Too late pretty Montreal. You were too hard on me.
I'm small, I only talk big. You were hard on me.
Cold and dark and mean.

But now I walk the plateau every night while
dragonflies play over the pond in Parc Lafontaine.
Two days in a row of bliss
Bliss that reminds me how good my life is.

6/03/2007

The History Eraser Button

Imagine my dismay at turning on my cellphone to find that all my text messages have been wiped out. Inbox (0) Outbox (0).

Over two years worth of dirtysweetlovin communiqués are just gone. I'm heartbroken. The wintry morning greetings on the Scarborough LRT, the sultry summer night kisses, the occasional gems from my closest of friends, the countless I love you's, the endless you're beautiful's, the misspellings that made me laugh out loud:
"im head over heals in love w u my queen."

Oh my heart.

Texting's become a way of speaking that I've loved getting used to. Each message window a place of performance; every line an opportunity to excite. How to write porn in 160 characters or less.

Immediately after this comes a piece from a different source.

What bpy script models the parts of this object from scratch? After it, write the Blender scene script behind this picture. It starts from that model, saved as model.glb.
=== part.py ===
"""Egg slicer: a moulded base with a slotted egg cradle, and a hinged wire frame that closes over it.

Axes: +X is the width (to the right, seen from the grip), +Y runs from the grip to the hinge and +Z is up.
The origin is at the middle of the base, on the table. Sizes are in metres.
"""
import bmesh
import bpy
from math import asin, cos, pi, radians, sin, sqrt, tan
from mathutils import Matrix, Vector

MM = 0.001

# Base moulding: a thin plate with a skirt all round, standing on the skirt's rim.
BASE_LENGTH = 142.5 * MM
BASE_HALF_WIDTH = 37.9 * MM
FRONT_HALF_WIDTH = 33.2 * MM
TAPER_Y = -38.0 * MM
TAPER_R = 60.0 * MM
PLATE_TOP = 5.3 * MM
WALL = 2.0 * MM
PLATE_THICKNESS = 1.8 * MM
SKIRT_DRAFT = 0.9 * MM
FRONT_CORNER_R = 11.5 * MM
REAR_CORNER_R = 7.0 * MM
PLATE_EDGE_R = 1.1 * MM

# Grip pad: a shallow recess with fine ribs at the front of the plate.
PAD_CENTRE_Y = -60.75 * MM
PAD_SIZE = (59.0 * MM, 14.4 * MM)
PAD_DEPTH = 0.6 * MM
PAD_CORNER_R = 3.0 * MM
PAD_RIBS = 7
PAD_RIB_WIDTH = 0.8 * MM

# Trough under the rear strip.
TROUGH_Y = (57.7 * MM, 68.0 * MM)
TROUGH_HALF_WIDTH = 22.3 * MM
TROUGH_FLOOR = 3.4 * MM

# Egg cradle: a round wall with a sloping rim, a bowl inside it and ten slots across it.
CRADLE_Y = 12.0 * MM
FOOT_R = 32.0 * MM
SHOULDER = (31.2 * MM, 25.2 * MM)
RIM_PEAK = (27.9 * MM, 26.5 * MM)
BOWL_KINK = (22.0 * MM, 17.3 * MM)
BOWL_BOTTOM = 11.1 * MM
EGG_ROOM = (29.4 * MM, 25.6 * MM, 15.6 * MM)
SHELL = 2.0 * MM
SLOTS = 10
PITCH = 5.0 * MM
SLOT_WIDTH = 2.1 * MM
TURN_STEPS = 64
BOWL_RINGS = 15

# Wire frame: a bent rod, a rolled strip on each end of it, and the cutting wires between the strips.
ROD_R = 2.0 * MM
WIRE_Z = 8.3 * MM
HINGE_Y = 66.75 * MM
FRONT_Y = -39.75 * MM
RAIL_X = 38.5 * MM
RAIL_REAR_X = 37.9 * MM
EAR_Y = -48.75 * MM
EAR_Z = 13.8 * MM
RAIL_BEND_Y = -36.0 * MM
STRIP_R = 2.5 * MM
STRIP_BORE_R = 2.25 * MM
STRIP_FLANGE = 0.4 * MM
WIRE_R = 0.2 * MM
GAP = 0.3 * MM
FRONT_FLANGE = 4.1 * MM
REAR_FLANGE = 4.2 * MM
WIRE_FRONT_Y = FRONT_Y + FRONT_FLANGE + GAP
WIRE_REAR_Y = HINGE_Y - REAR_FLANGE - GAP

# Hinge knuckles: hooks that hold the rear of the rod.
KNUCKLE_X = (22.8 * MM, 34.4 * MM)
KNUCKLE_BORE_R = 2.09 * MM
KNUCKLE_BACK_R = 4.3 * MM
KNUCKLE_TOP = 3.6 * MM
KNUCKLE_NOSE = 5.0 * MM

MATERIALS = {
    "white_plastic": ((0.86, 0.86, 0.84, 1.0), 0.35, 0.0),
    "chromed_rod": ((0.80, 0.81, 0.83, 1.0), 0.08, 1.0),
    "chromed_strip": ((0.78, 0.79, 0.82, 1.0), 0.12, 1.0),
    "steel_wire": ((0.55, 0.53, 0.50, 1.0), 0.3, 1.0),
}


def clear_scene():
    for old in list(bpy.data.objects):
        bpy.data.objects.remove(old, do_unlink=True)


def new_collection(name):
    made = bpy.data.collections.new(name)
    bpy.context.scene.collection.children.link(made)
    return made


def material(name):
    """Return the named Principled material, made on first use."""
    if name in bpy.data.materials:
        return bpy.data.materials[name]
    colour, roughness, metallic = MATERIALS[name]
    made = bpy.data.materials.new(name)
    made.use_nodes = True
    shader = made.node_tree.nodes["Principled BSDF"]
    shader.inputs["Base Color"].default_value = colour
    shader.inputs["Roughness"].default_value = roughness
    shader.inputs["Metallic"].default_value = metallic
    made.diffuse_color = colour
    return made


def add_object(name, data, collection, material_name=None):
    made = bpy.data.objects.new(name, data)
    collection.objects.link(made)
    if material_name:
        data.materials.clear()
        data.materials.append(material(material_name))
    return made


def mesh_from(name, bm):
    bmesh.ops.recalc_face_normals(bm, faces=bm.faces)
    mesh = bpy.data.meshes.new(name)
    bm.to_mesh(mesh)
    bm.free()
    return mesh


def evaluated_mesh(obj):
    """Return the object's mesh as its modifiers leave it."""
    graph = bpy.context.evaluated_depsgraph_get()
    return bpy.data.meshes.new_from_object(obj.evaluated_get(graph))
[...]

Yeah sure, ephemera and all that. Satellite signals, digital dispatches—brief, faint and insubstantial. Text messaging is a fire-and-forget medium. But maybe that's why I'm so disoriented, a sensation I could never have expected. Erased now are moments that had already been forgotten.

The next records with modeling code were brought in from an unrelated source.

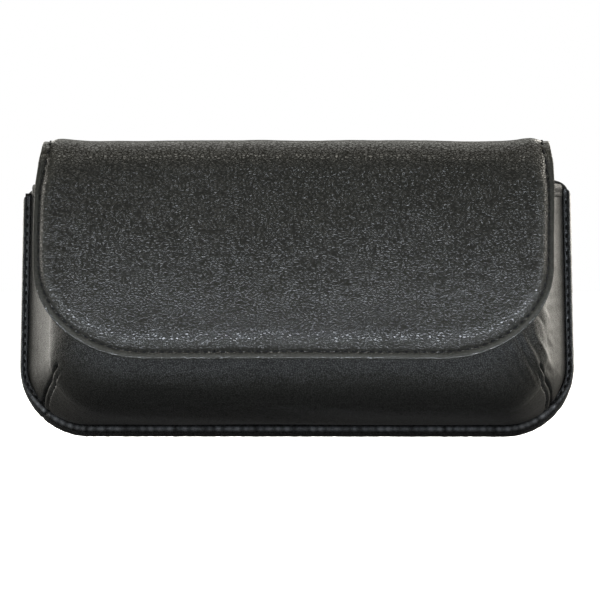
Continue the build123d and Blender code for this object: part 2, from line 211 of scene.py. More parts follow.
def make(name, points, faces, material, body=None, slot="", cad=()):
    """Piece from millimetre points and faces, in its material, in place of some CAD nodes; the slot
    argument is not used.

    It rides a body when one is given.
    """
    mesh = bpy.data.meshes.new(name)
    mesh.from_pydata(to_row(points).tolist(), [], [tuple(int(i) for i in f) for f in faces])
    work = bmesh.new()
    work.from_mesh(mesh)
    bmesh.ops.recalc_face_normals(work, faces=work.faces)
    for edge in work.edges:
        edge.smooth = not (edge.is_manifold and edge.calc_face_angle() > SHARP)
    work.to_mesh(mesh)
    work.free()
    mesh.polygons.foreach_set("use_smooth", [True] * len(mesh.polygons))
    mesh.materials.append(material)
    obj = bpy.data.objects.new(name, mesh)
    bpy.context.scene.collection.objects.link(obj)
    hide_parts(*cad)
    if body:
        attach(obj, body)
    return obj


def sew(name, stitches, cad):
    """A row of stitches that stays with the pouch."""
    make(name, *stitches, THREAD, "pouch", "thread", (cad,))


def stain(obj, name, values):
    """Stores one number per vertex, for the material to read."""
    attribute = obj.data.attributes.new(name, "FLOAT", "POINT")
    attribute.data.foreach_set("value", np.asarray(values, np.float32))


# ---- sheets with a U-shaped edge

ROW_STEP = 0.866
CLEAR_OF_EDGE = 0.62
BLOCK = 64
FAR = 1e9


def inside(points, loop):
    """Which points lie inside a closed loop."""
    x, y = points[:, 0][:, None], points[:, 1][:, None]
    x0, y0 = loop[:, 0], loop[:, 1]
    x1, y1 = np.roll(x0, -1), np.roll(y0, -1)
    crosses = (y0 > y) != (y1 > y)
    reach = x0 + (y - y0) * (x1 - x0) / np.where(y1 == y0, 1e-12, y1 - y0)
    return (crosses & (x < reach)).sum(1) % 2 == 1


def nearest(points, line):
    """Distance from each point to a polyline's points, and the index of the nearest one."""
    gap = np.full(len(points), FAR)
    which = np.zeros(len(points), int)
    for start in range(0, len(line), BLOCK):
        d = np.linalg.norm(points[:, None] - line[None, start : start + BLOCK], axis=2)
        k = d.argmin(1)
        best = d[np.arange(len(points)), k]
        closer = best < gap
        gap[closer] = best[closer]
        which[closer] = start + k[closer]
    return gap, which


def fill(loop, step):
    """Even points inside a closed loop, and triangles over the loop and those points."""
    low, high = loop.min(0), loop.max(0)
    rows = np.arange(low[1] + step / 2, high[1], step * ROW_STEP)
    starts = [low[0] + (k % 2) * step / 2 for k in range(len(rows))]
    grid = np.array([(x, y) for y, x0 in zip(rows, starts) for x in np.arange(x0, high[0], step)])
    grid = grid[inside(grid, loop)]
    grid = grid[nearest(grid, loop)[0] > CLEAR_OF_EDGE * step]
    every = np.vstack([loop, grid])
    edges = [(i, (i + 1) % len(loop)) for i in range(len(loop))]
    out = delaunay_2d_cdt([Vector(p) for p in every], edges, [], 1, 1e-7)
    source = [o[0] if o else -1 for o in out[3]]
    faces = [tuple(source[i] for i in f) for f in out[2]]
    return grid, [f for f in faces if min(f) >= 0]


def inward_of(line):
    """Unit normals of a line in its own plane, to its left: into the sheet it goes round."""
    tangent = unit(np.gradient(line, axis=0))
    return np.stack([-tangent[:, 1], tangent[:, 0]], 1)


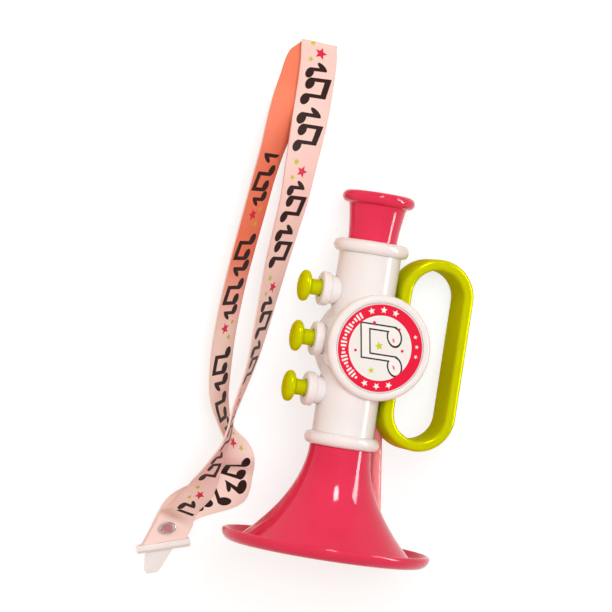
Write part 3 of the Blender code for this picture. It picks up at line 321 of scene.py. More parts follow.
# %% Group for moulded plastic
SURFACE = {"Colour": (0.8, 0.8, 0.8, 1), "Deep": (0.7, 0.7, 0.7, 1), "Polish": 0.2}
moulded, given, result = group("moulded gloss", SURFACE)
place = own_place(moulded)
pigment = noise(place, 32).fit(2.4, -0.9)
smudge = noise(place, 70, 4, 0.8).fit(3.0, -1.5)
hair = abs(noise(place, 160, 6, 3.0) * -22.0 + 11.4).fit(-1.0, 1.0) * smudge
put(blended(pigment, given["Colour"], given["Deep"]), result["Colour"])
put(given["Polish"] + smudge * 0.07 + hair * 0.10, result["Roughness"])
put(noise(place, 420, 3) + hair * -0.5, result["Height"])
print("group:", moulded.name, "with", len(moulded.nodes), "nodes")


# %% A material around a group
def finish(name, tree, colour, deep, bump, fixed, **values):
    """A material whose shader takes a group's outputs and fixed numbers. Values go to the group."""
    made = bpy.data.materials.new(name)
    made.use_nodes = True
    nodes = made.node_tree.nodes
    shader = nodes["Principled BSDF"]
    source = nodes.new("ShaderNodeGroup")
    source.node_tree = tree
    relief = nodes.new("ShaderNodeBump")
    values |= {"Colour": (*colour, 1), "Deep": (*deep, 1)}
    heights = dict(zip(("Strength", "Distance"), bump))
    for node, settings in ((source, values), (relief, heights), (shader, fixed)):
        for label, value in settings.items():
            node.inputs[label].default_value = value
    for node, output, other, label in (
        (source, "Colour", shader, "Base Color"), (source, "Roughness", shader, "Roughness"),
        (source, "Height", relief, "Height"), (relief, "Normal", shader, "Normal"),
    ):
        made.node_tree.links.new(node.outputs[output], other.inputs[label])
    return made


# %% The plastics of the toy
PEEL = (0.12, 0.05 * MM)
SCATTER_LABELS = ("Subsurface Weight", "Subsurface Radius", "Subsurface Scale")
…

But I do remember this: for a few days last summer I needed to leave my phone 'in the shop' and I'm sure whoever worked on it peeked into my Inbox. Who wouldn't? I liked to pretend that whoever they were got a pleasant surpise at finding dirtysweet flirting between two hot chicks who are SO freakin' hot for each other. And I secretly believed that—having read hundreds of messages without a single meanspirited word—they went home that night and turned their marriage around.

6/02/2007

Saint Viateur Streetfest...

...amounted to some dude playing a fiddle outside the BioTerre Organics supermarket. I suspect the fair was long over before I got there. A few deflated balloons fluttered from a chainlink fence and sweet autumney woodsmoke tinged the latespring air with meloncholy.